The United States is not sending a promising message to the Afghan people by leaving so suddenly. While it may be easy for the United States to withdraw from the war, Afghan civilians cannot do the same. The Obama, Trump, and now Biden administrations all pulled forces out of Afghanistan in the hopes to limit U.S. casualties. The American public certainly does not want American soldiers on the ground in Afghanistan, especially if there are no significant terrorist threats. Yet, the war goes on even when the U.S. military decides to leave. In what ways can the United States focus on its national security and diplomacy while simultaneously continuing to provide human security benefits to the Afghan people?
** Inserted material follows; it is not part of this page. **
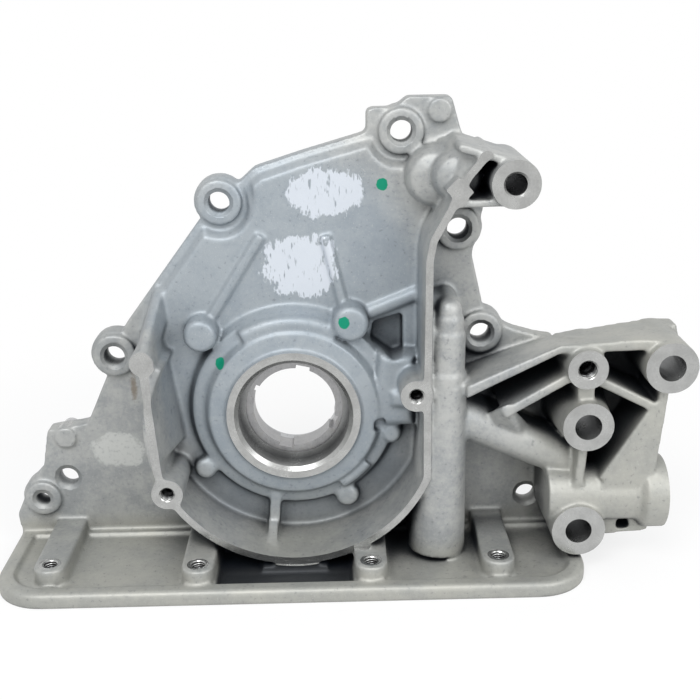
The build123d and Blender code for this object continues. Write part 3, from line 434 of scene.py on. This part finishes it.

I believe the United States must protect Afghans from the Taliban and other threats. The Biden Administration appears to agree, at least in part, with their aim to create a new Afghan refugee program in the face of the Taliban gaining territory. The U.S. government promised Afghan civilians the chance to come to the United States in exchange for their assistance. It appears the Biden Administration has recognized these promises and the detrimental long-term impact that inaction would have on the United State’s reputation.
There would be national security repercussions if the Biden Administration fails to assist Afghans in a timely manner. In Michael Hayden’s book, The Assault on Intelligence: American National Security in an Age of Lies, the former CIA director argues that former President Trump’s Executive Order 13769, commonly known as the Muslim Travel Ban, makes little sense from a national security and diplomatic perspective. Hayden asks how are we supposed to maintain and develop the trust of interpreters, informants, and other civilians if we are not able to keep our promise of granting them and their families entrance into the United States?
It seems appropriate and politically favorable to withdraw all troops from Afghanistan and bring this painful and costly war to an end. But for Afghan civilians, the war is not over, and another painful and costly chapter appears to be on the horizon.